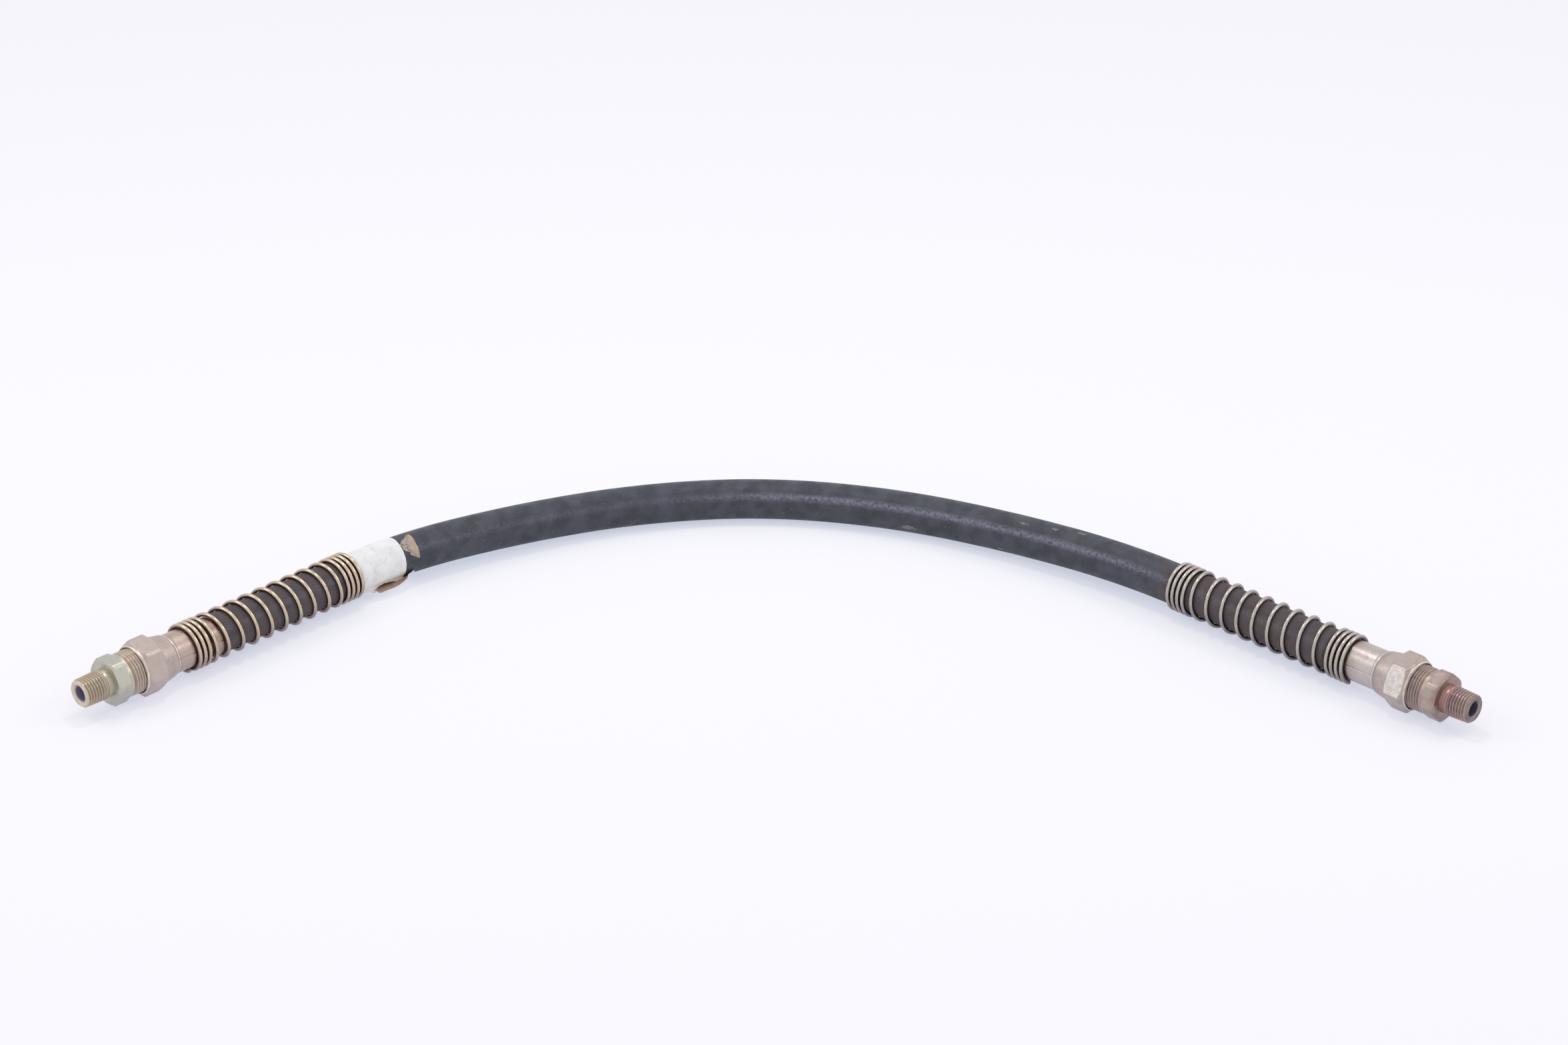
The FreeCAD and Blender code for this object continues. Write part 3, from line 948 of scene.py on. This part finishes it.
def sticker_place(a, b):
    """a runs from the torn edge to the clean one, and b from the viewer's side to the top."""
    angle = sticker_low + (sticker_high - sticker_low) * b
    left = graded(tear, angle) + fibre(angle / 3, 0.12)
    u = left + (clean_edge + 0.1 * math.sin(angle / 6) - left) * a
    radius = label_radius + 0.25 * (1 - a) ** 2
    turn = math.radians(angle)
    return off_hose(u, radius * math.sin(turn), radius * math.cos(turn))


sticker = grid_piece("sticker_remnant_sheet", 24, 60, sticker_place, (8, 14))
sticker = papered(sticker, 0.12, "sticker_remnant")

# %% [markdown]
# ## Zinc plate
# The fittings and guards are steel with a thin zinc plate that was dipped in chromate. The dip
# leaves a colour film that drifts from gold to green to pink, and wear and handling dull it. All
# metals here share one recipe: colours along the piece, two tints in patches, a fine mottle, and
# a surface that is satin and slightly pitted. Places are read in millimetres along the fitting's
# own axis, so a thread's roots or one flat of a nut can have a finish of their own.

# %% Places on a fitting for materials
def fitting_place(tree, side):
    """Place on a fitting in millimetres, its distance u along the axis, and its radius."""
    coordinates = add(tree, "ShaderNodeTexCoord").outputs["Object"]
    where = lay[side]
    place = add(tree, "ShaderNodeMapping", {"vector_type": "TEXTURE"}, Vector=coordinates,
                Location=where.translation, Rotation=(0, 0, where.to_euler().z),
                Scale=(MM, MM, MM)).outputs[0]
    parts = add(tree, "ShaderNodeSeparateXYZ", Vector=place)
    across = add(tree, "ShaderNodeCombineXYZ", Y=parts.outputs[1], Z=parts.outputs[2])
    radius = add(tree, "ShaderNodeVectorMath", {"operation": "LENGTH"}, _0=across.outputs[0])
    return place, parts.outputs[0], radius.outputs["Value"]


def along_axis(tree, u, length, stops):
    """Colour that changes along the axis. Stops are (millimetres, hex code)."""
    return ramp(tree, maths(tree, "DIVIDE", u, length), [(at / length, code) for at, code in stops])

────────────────

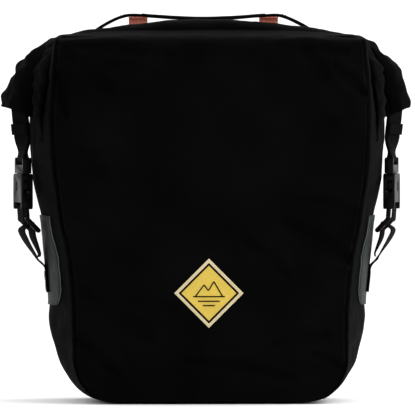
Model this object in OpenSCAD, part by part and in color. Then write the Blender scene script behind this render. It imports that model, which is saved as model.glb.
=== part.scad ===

────────────────

▶ _TASK GOAL_:
Only the lines from the line with "The FreeCAD and" to the line with "# own axis, so", inclusive, are to be printed, exactly as they appear.

▶ _COMPLETE ANSWER_:
The FreeCAD and Blender code for this object continues. Write part 3, from line 948 of scene.py on. This part finishes it.
def sticker_place(a, b):
    """a runs from the torn edge to the clean one, and b from the viewer's side to the top."""
    angle = sticker_low + (sticker_high - sticker_low) * b
    left = graded(tear, angle) + fibre(angle / 3, 0.12)
    u = left + (clean_edge + 0.1 * math.sin(angle / 6) - left) * a
    radius = label_radius + 0.25 * (1 - a) ** 2
    turn = math.radians(angle)
    return off_hose(u, radius * math.sin(turn), radius * math.cos(turn))


sticker = grid_piece("sticker_remnant_sheet", 24, 60, sticker_place, (8, 14))
sticker = papered(sticker, 0.12, "sticker_remnant")

# %% [markdown]
# ## Zinc plate
# The fittings and guards are steel with a thin zinc plate that was dipped in chromate. The dip
# leaves a colour film that drifts from gold to green to pink, and wear and handling dull it. All
# metals here share one recipe: colours along the piece, two tints in patches, a fine mottle, and
# a surface that is satin and slightly pitted. Places are read in millimetres along the fitting's
# own axis, so a thread's roots or one flat of a nut can have a finish of their own.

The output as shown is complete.